* _What you need to do_
Read the listing and extract each line that includes the word "joints".

* _Supplied data_
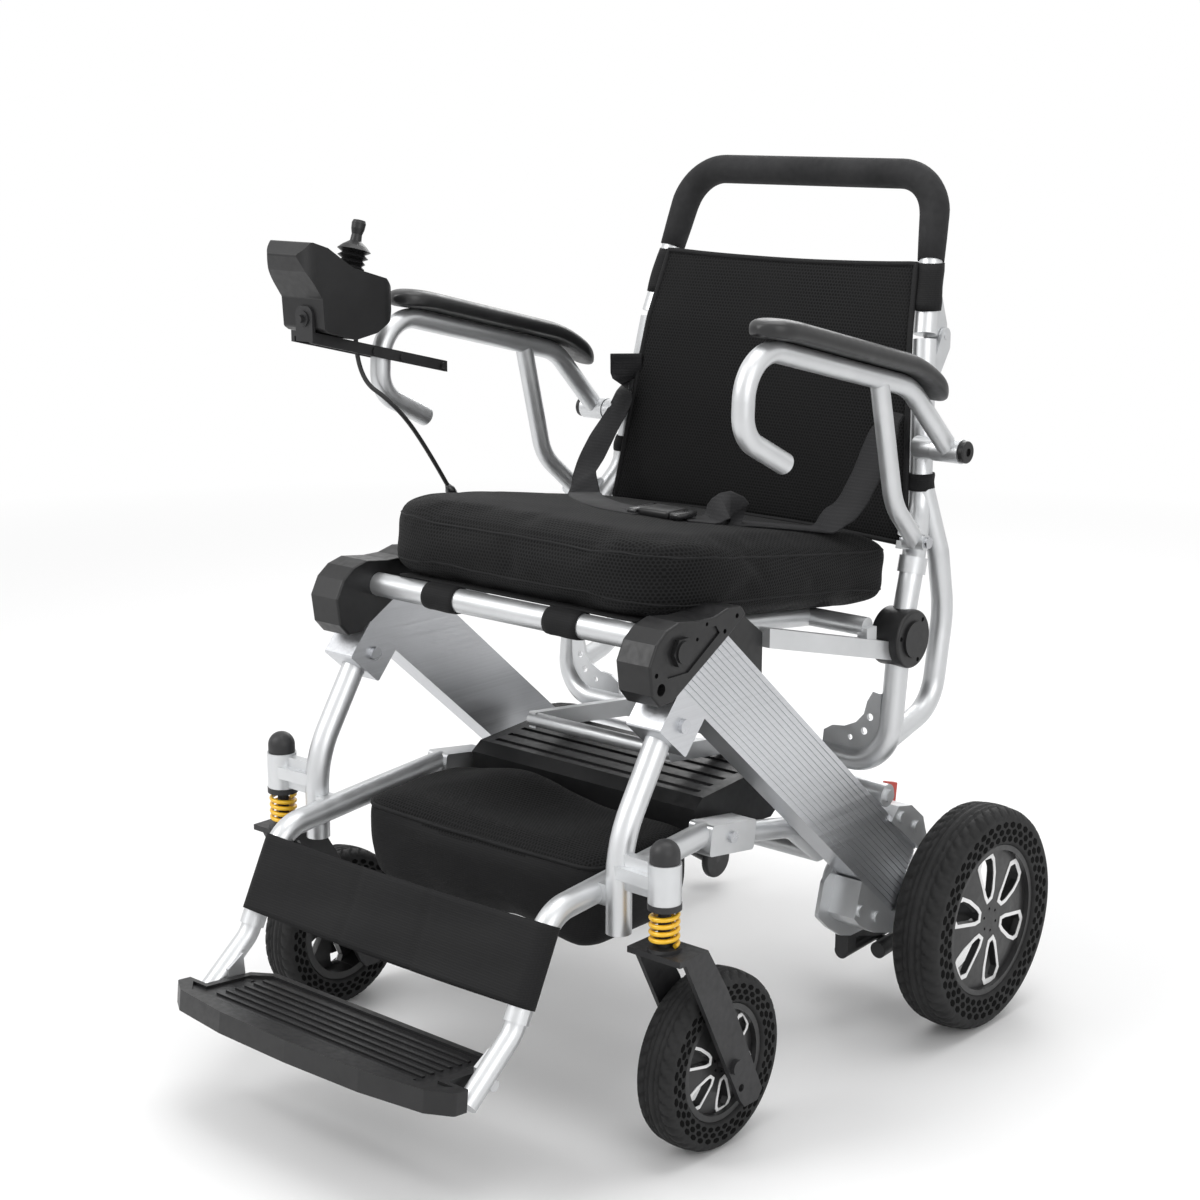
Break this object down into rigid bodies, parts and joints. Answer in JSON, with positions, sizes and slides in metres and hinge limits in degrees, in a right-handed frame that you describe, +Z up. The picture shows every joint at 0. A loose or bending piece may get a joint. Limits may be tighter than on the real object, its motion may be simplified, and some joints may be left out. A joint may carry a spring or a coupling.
{
  "type": "folding power wheelchair",
  "caption": "Folding power wheelchair: slanted ribbed alloy side beams, sprung front casters, motor rear wheels, flip-up armrests, joystick, cushion and footplate.",
  "frame": {"origin": "on the floor, at the middle of the chair's length and width, under the chair", "axes": "+Z up, -Y the way the user faces, +X the user's left"},
  "size_m": [0.668, 0.9056, 0.9355],
  "materials": {
    "silver_frame": "satin",
    "ribbed_alloy": "satin",
    "steel": "satin",
    "black_plastic": "matte",
    "pad": "matte",
    "foam": "matte",
    "mesh_fabric": "matte",
    "webbing": "matte",
    "tyre_rubber": "matte",
    "rim_black": "satin",
    "spring_yellow": "gloss",
    "fork_black": "satin",
    "lever_red": "gloss",
    "motor_case": "satin",
    "cable": "matte"
  },
  "bodies": {
    "chassis": {"beam_left": "ribbed_alloy", "beam_right": "ribbed_alloy", "leg_left": "silver_frame", "leg_right": "silver_frame", "housing_left": "black_plastic", "housing_right": "black_plastic", "seat_frame": "silver_frame", "seat_sling": "mesh_fabric", "cushion": "mesh_fabric", "lap_belt": "webbing", "axle_frame": "silver_frame", "motor_left": "motor_case", "motor_right": "motor_case", "battery_box": "black_plastic", "lower_rails": "silver_frame", "calf_strap": "mesh_fabric", "storage_bag": "mesh_fabric", "back_lower": "silver_frame", "back_fabric_lower": "mesh_fabric", "disc_hinges": "black_plastic", "pivot_caps": "black_plastic", "frame_bolts": "steel", "link_bars": "silver_frame"},
    "upper_back": {"back_upper": "silver_frame", "foam_grip": "foam", "back_fabric_upper": "mesh_fabric"},
    "armrest_left": {"arm_frame_left": "silver_frame", "arm_pad_left": "pad"},
    "armrest_right": {"arm_frame_right": "silver_frame", "arm_pad_right": "pad", "pod_bracket": "fork_black", "joystick_lead": "cable", "pod": "black_plastic"},
    "latch_left": {"arm_pin_left": "steel"},
    "latch_right": {"arm_pin_right": "steel"},
    "caster_swivel_left": {"caster_stem_left": "fork_black", "caster_spring_left": "spring_yellow"},
    "caster_swivel_right": {"caster_stem_right": "fork_black", "caster_spring_right": "spring_yellow"},
    "caster_fork_body_left": {"caster_fork_left": "fork_black"},
    "caster_fork_body_right": {"caster_fork_right": "fork_black"},
    "front_wheel_left": {"front_tyre_left": "tyre_rubber", "front_rim_left": "rim_black"},
    "front_wheel_right": {"front_tyre_right": "tyre_rubber", "front_rim_right": "rim_black"},
    "rear_wheel_left": {"rear_tyre_left": "tyre_rubber", "rear_rim_left": "rim_black"},
    "rear_wheel_right": {"rear_tyre_right": "tyre_rubber", "rear_rim_right": "rim_black"},
    "roller_left": {"anti_tip_roller_left": "black_plastic"},
    "roller_right": {"anti_tip_roller_right": "black_plastic"},
    "footrest_carrier": {"lower_hangers": "silver_frame"},
    "footplate_body": {"footplate": "black_plastic"},
    "lever_left": {"freewheel_lever_left": "lever_red"},
    "lever_right": {"freewheel_lever_right": "lever_red"},
    "gimbal_body": {"gimbal": "steel"},
    "joystick": {"stick": "black_plastic"},
    "power_key": {"power_button": "black_plastic"},
    "horn_key": {"horn_button": "black_plastic"},
    "speed_key": {"speed_button": "black_plastic"}
  },
  "joints": [
    {"name": "back_fold", "type": "hinge", "parent": "chassis", "child": "upper_back", "pos_m": [0, 0.34275, 0.748], "axis": [-1, 0, 0], "range_deg": [0, 110]},
    {"name": "armrest_left_lift", "type": "hinge", "parent": "chassis", "child": "armrest_left", "pos_m": [0.246, 0.28275, 0.634], "axis": [-1, 0, 0], "range_deg": [0, 100]},
    {"name": "latch_pin_left_pull", "type": "slide", "parent": "armrest_left", "child": "latch_left", "axis": [1, 0, 0], "range_m": [0, 0.006], "stiffness_N_per_m": 800, "springref_m": -0.004},
    {"name": "caster_left_swivel", "type": "hinge", "parent": "chassis", "child": "caster_swivel_left", "pos_m": [0.268, -0.21425, 0.29], "axis": [0, 0, 1], "continuous": true},
    {"name": "suspension_left", "type": "slide", "parent": "caster_swivel_left", "child": "caster_fork_body_left", "axis": [0, 0, 1], "range_m": [0, 0.012], "stiffness_N_per_m": 20000, "springref_m": -0.006, "deforming": ["caster_spring_left"]},
    {"name": "front_wheel_left_spin", "type": "hinge", "parent": "caster_fork_body_left", "child": "front_wheel_left", "pos_m": [0.268, -0.14425, 0.09], "axis": [1, 0, 0], "continuous": true},
    {"name": "rear_wheel_left_spin", "type": "hinge", "parent": "chassis", "child": "rear_wheel_left", "pos_m": [0.306, 0.27575, 0.125], "axis": [1, 0, 0], "continuous": true},
    {"name": "anti_tip_left_spin", "type": "hinge", "parent": "chassis", "child": "roller_left", "pos_m": [0.1688, 0.42775, 0.038], "axis": [1, 0, 0], "continuous": true},
    {"name": "freewheel_left", "type": "hinge", "parent": "chassis", "child": "lever_left", "pos_m": [0.1875, 0.27575, 0.165], "axis": [-1, 0, 0], "range_deg": [0, 30]},
    {"name": "armrest_right_lift", "type": "hinge", "parent": "chassis", "child": "armrest_right", "pos_m": [-0.246, 0.28275, 0.634], "axis": [-1, 0, 0], "range_deg": [0, 100]},
    {"name": "latch_pin_right_pull", "type": "slide", "parent": "armrest_right", "child": "latch_right", "axis": [-1, 0, 0], "range_m": [0, 0.006], "stiffness_N_per_m": 800, "springref_m": -0.004},
    {"name": "caster_right_swivel", "type": "hinge", "parent": "chassis", "child": "caster_swivel_right", "pos_m": [-0.268, -0.21425, 0.29], "axis": [0, 0, 1], "continuous": true},
    {"name": "suspension_right", "type": "slide", "parent": "caster_swivel_right", "child": "caster_fork_body_right", "axis": [0, 0, 1], "range_m": [0, 0.012], "stiffness_N_per_m": 20000, "springref_m": -0.006, "deforming": ["caster_spring_right"]},
    {"name": "front_wheel_right_spin", "type": "hinge", "parent": "caster_fork_body_right", "child": "front_wheel_right", "pos_m": [-0.268, -0.14425, 0.09], "axis": [1, 0, 0], "continuous": true},
    {"name": "rear_wheel_right_spin", "type": "hinge", "parent": "chassis", "child": "rear_wheel_right", "pos_m": [-0.306, 0.27575, 0.125], "axis": [1, 0, 0], "continuous": true},
    {"name": "anti_tip_right_spin", "type": "hinge", "parent": "chassis", "child": "roller_right", "pos_m": [-0.1688, 0.42775, 0.038], "axis": [1, 0, 0], "continuous": true},
    {"name": "freewheel_right", "type": "hinge", "parent": "chassis", "child": "lever_right", "pos_m": [-0.1875, 0.27575, 0.165], "axis": [-1, 0, 0], "range_deg": [0, 30]},
    {"name": "footrest_height", "type": "slide", "parent": "chassis", "child": "footrest_carrier", "axis": [0, -0.4434, -0.8963], "range_m": [0, 0.04]},
    {"name": "footplate_flip", "type": "hinge", "parent": "footrest_carrier", "child": "footplate_body", "pos_m": [0, -0.36025, 0.112], "axis": [-1, 0, 0], "range_deg": [0, 52]},
    {"name": "stick_fore_aft", "type": "hinge", "parent": "armrest_right", "child": "gimbal_body", "pos_m": [-0.246, -0.12046, 0.81231], "axis": [1, 0, 0], "range_deg": [-18, 18], "stiffness_Nm_per_rad": 0.25},
    {"name": "stick_left_right", "type": "hinge", "parent": "gimbal_body", "child": "joystick", "pos_m": [-0.246, -0.12046, 0.81231], "axis": [0, 0.9613, -0.2756], "range_deg": [-18, 18], "stiffness_Nm_per_rad": 0.25},
    {"name": "power_press", "type": "slide", "parent": "armrest_right", "child": "power_key", "axis": [0, -0.5408, -0.8412], "range_m": [0, 0.0015], "stiffness_N_per_m": 500, "springref_m": -0.0008},
    {"name": "horn_press", "type": "slide", "parent": "armrest_right", "child": "horn_key", "axis": [0, -0.5408, -0.8412], "range_m": [0, 0.0015], "stiffness_N_per_m": 500, "springref_m": -0.0008},
    {"name": "speed_press", "type": "slide", "parent": "armrest_right", "child": "speed_key", "axis": [0, -0.5408, -0.8412], "range_m": [0, 0.0015], "stiffness_N_per_m": 500, "springref_m": -0.0008}
  ]
}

* _Result for this task_
Break this object down into rigid bodies, parts and joints. Answer in JSON, with positions, sizes and slides in metres and hinge limits in degrees, in a right-handed frame that you describe, +Z up. The picture shows every joint at 0. A loose or bending piece may get a joint. Limits may be tighter than on the real object, its motion may be simplified, and some joints may be left out. A joint may carry a spring or a coupling.
  "joints": [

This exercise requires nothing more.